Will they pull off they IPO?  There’s a lot not to like:  the huge losses, the relatively slow growth, the non-enterprise retention rates, the presumably high CAC, the $12M in FY18 churn, and the 40x voting rights, just for starters.

However, on the flip side, they’ve got a proven charismatic entrepreneur / founder in Josh James, an argument about their enterprise customer success, growth, and penetration (which I’ve not had time to crunch the numbers on), and an overall story that has worked very well with investors thus far.

While the Emperor’s definitely not fully dressed, he’s not quite naked either.  I’d say the Domo Emperor’s donning a Speedo — and will somehow probably pull off the IPO parade.

###

Notes

[1] Yes, I know they’re in Utah, but this is still about Silicon Valley culture and investors.

[2] For definitions and frequency of use of various VC terms, go to the Fenwick and West VC survey.

[3] I’ll use revenue rather than trying to get implied ARR to keep the math simple.  In a more perfect world, I’d use ARR itself and/or impute it.  I’d also correct for debt and a cash, but I don’t have any MBAs working for me to do that, so we’ll keep it back of the envelope.

[4] You can argue that part of the “genius” is allocating the budget, and it probably is.  Sometimes that money is well spent cultivating a great image of a company people want to buy from and work at (e.g., Salesforce).  Sometimes, it all goes up in smoke.

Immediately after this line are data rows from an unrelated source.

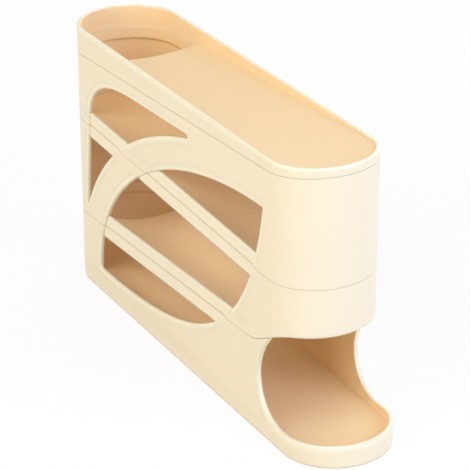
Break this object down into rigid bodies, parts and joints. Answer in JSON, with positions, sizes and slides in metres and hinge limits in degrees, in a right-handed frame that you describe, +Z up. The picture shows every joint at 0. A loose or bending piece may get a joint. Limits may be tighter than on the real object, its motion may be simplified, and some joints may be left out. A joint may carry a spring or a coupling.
{
  "type": "rolling egg dispenser",
  "caption": "Stacked egg rack whose sloping troughs hand eggs from tier to tier, down to an open tray at the front.",
  "frame": {"origin": "centre of the footprint, on the surface that the base stands on", "axes": "+X along the body towards the front tray, +Y across it, +Z up"},
  "size_m": [0.378, 0.08, 0.2062],
  "materials": {
    "base_tier_plastic": "satin moulded cream plastic",
    "lower_tier_plastic": "satin moulded cream plastic",
    "upper_tier_plastic": "satin moulded cream plastic",
    "top_tray_plastic": "satin moulded cream plastic"
  },
  "bodies": {
    "base": {"base_tier": "base_tier_plastic"},
    "lower": {"lower_tier": "lower_tier_plastic"},
    "upper": {"upper_tier": "upper_tier_plastic"},
    "tray": {"top_tray": "top_tray_plastic"}
  },
  "joints": [
    {"name": "lower_tier_lift", "type": "slide", "parent": "base", "child": "lower", "axis": [0, 0, 1], "range_m": [0, 0.06]},
    {"name": "upper_tier_lift", "type": "slide", "parent": "lower", "child": "upper", "axis": [0, 0, 1], "range_m": [0, 0.06]},
    {"name": "top_tray_lift", "type": "slide", "parent": "upper", "child": "tray", "axis": [0, 0, 1], "range_m": [0, 0.06]}
  ]
}
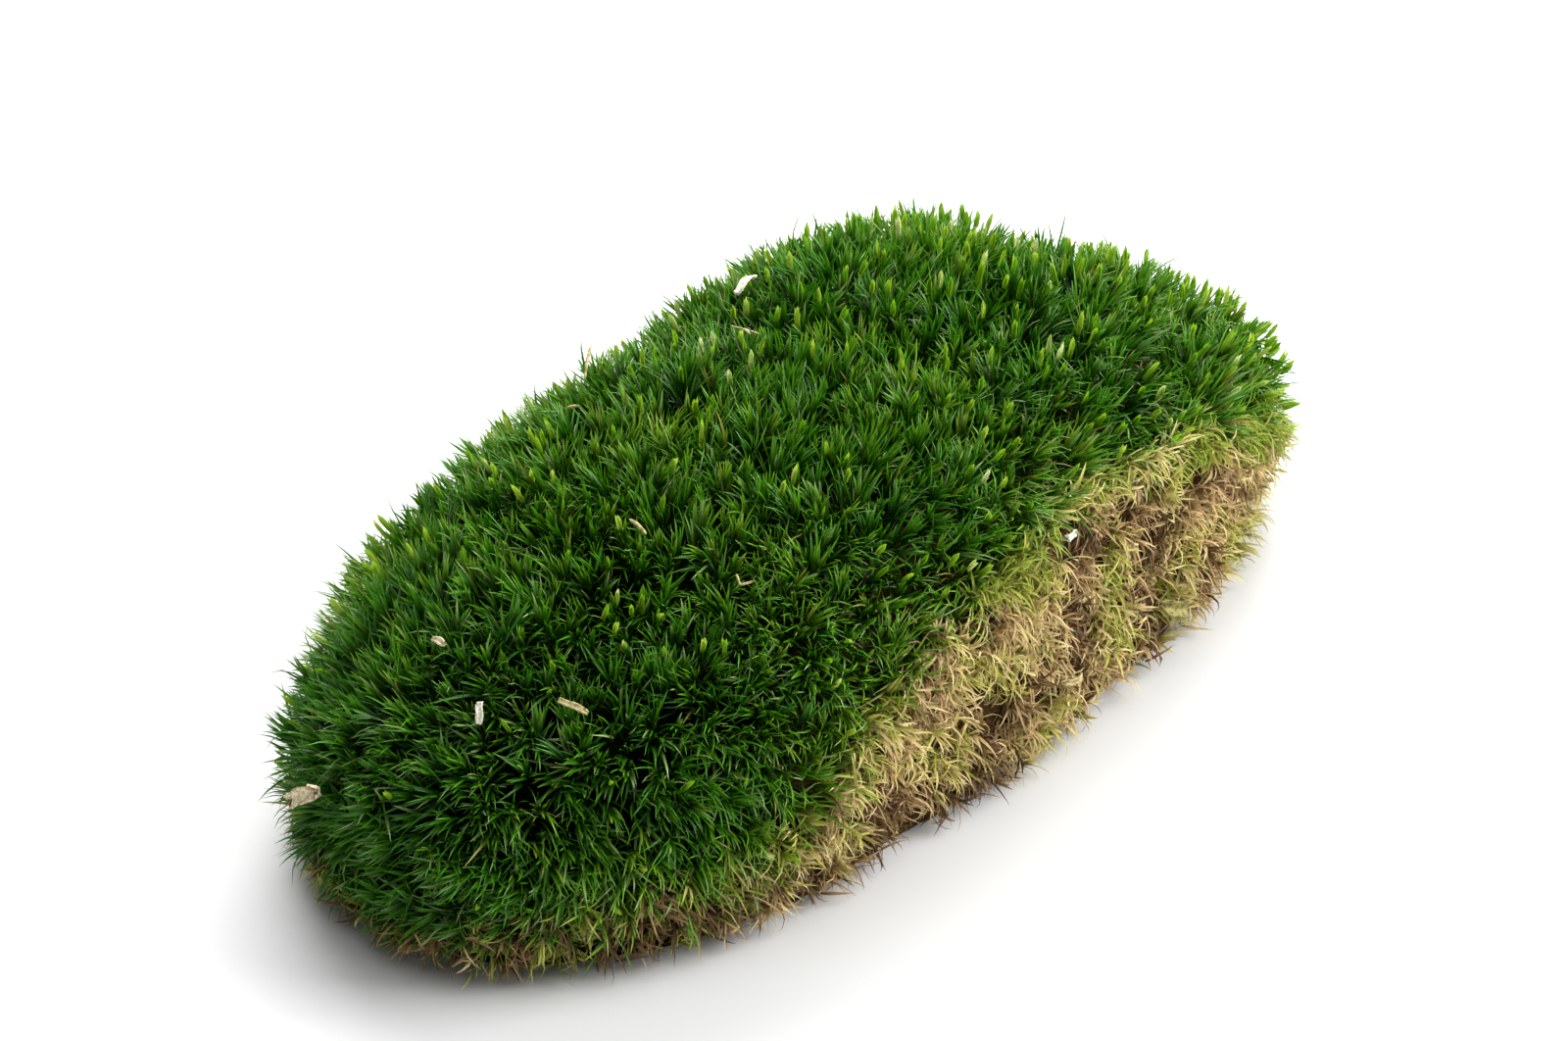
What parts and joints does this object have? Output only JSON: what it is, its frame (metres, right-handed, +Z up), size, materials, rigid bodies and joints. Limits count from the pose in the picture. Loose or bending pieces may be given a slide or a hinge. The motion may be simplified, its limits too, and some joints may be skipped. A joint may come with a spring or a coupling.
{
  "type": "moss clump",
  "caption": "Loaf-shaped clump of cushion moss, green above and torn to its dead tan stems along one side, cut off flat to rest on a surface.",
  "frame": {"origin": "on the flat cut under the clump, below the middle of its box", "axes": "+Z up, +X along the torn side towards the end that is split into two lobes, the torn side facing -Y"},
  "size_m": [0.1678, 0.0882, 0.0507],
  "materials": {
    "living_moss": "soft, matt, fine upright leaves with pale yellow-green tips",
    "dead_moss": "dry, matt, curled tan and brown stems and leaves",
    "pale_fibre": "matt, off-white, torn fibre",
    "straw": "dry straw, slightly silky",
    "husk": "matt tan bud scale",
    "dead_leaf": "matt olive-brown, curled",
    "root": "dull, near black"
  },
  "bodies": {
    "root": {"moss_cushion": "living_moss", "white_flake": "pale_fibre", "ridge_flake": "pale_fibre", "torn_edge_flake": "pale_fibre", "straw_strip": "straw", "curled_straw": "straw", "forked_straw": "straw", "bent_straw": "straw", "cream_needle": "straw", "short_needle": "straw", "yellow_needle": "straw", "tan_husk": "husk", "bud_scale": "husk", "curled_leaf": "dead_leaf", "dark_rootlet": "root"}
  },
  "joints": []
}
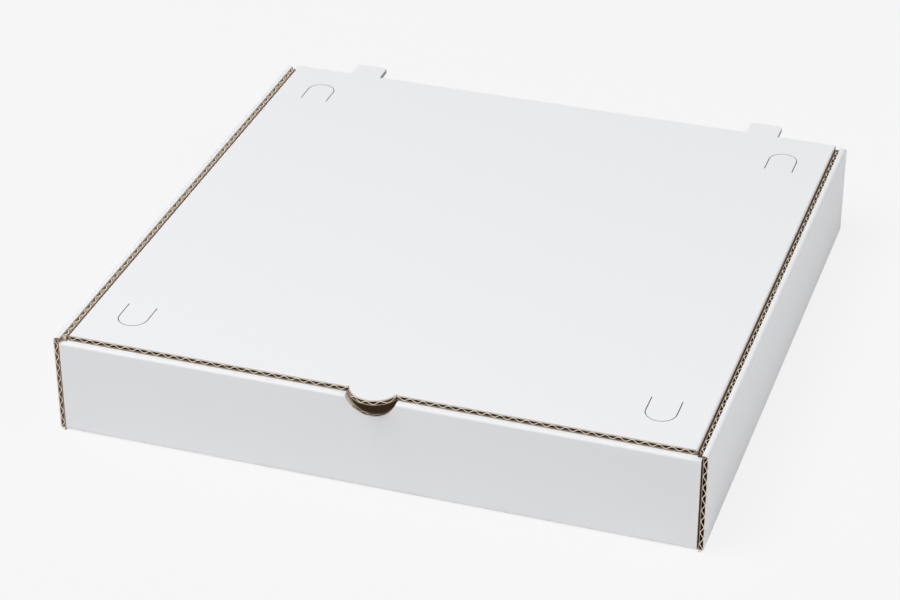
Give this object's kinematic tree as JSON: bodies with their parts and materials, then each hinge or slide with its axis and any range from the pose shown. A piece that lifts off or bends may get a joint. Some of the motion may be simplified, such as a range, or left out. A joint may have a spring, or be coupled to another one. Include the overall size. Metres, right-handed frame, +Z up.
{
  "type": "pizza box",
  "caption": "Low square folding box of corrugated board with a hinged flat lid, thumb tongue, finger notch, press-in lid tabs and rear vents.",
  "frame": {"origin": "middle of the underside, on the surface the box stands on", "axes": "+X along the front wall to its right end, +Y from the front wall to the hinge, +Z up"},
  "size_m": [0.31, 0.3134, 0.051],
  "materials": {
    "corrugated_board": "matt white liner outside, brown kraft inside"
  },
  "bodies": {
    "tray": {"tray": "corrugated_board"},
    "lid": {"lid": "corrugated_board"},
    "press_tab_front_left": {"press_tab_front_left": "corrugated_board"},
    "press_tab_front_right": {"press_tab_front_right": "corrugated_board"},
    "press_tab_back_left": {"press_tab_back_left": "corrugated_board"},
    "press_tab_back_right": {"press_tab_back_right": "corrugated_board"}
  },
  "joints": [
    {"name": "lid_hinge", "type": "hinge", "parent": "tray", "child": "lid", "pos_m": [0, 0.1478, 0.0498], "axis": [-1, 0, 0], "range_deg": [0, 180]},
    {"name": "press_front_left", "type": "hinge", "parent": "lid", "child": "press_tab_front_left", "pos_m": [-0.1267, -0.1108, 0.0486], "axis": [1, 0, 0], "range_deg": [0, 90]},
    {"name": "press_front_right", "type": "hinge", "parent": "lid", "child": "press_tab_front_right", "pos_m": [0.1267, -0.1108, 0.0486], "axis": [1, 0, 0], "range_deg": [0, 90]},
    {"name": "press_back_left", "type": "hinge", "parent": "lid", "child": "press_tab_back_left", "pos_m": [-0.1267, 0.1127, 0.0486], "axis": [-1, 0, 0], "range_deg": [0, 90]},
    {"name": "press_back_right", "type": "hinge", "parent": "lid", "child": "press_tab_back_right", "pos_m": [0.1267, 0.1127, 0.0486], "axis": [-1, 0, 0], "range_deg": [0, 90]}
  ]
}
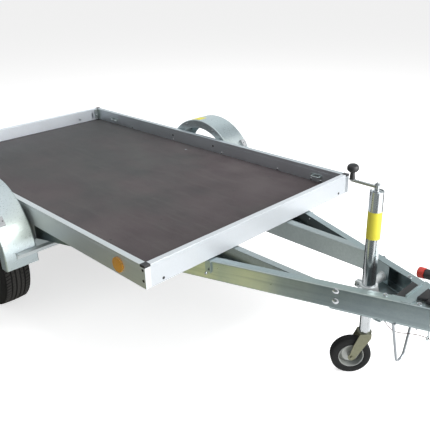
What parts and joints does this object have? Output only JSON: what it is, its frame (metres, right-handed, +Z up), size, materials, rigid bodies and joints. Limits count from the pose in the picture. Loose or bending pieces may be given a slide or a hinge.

[5] Always somewhat truth-challenged, Tidemark couldn’t admit they were sold.  Instead, they announced funding from a control-oriented private equity firm, Marlin Equity Partners, as a growth investment only a year later be merged into existing Marlin platform investment Longview Solutions.

[6] I am not a financial analyst, I do not give buy/sell guidance, and I do not have a staff working with me to ensure I don’t make transcription or other errors in quickly analyzing a long and complex document.  Readers are encouraged to go the S-1 directly.  Like my wife, I assume that my conclusions are not always correct; readers are encouraged to draw their own conclusions.  See my FAQ for complete disclaimer.

[7] $900K, $700K, and $800K run-rate for FY17, FY18, and 1Q19 respectively.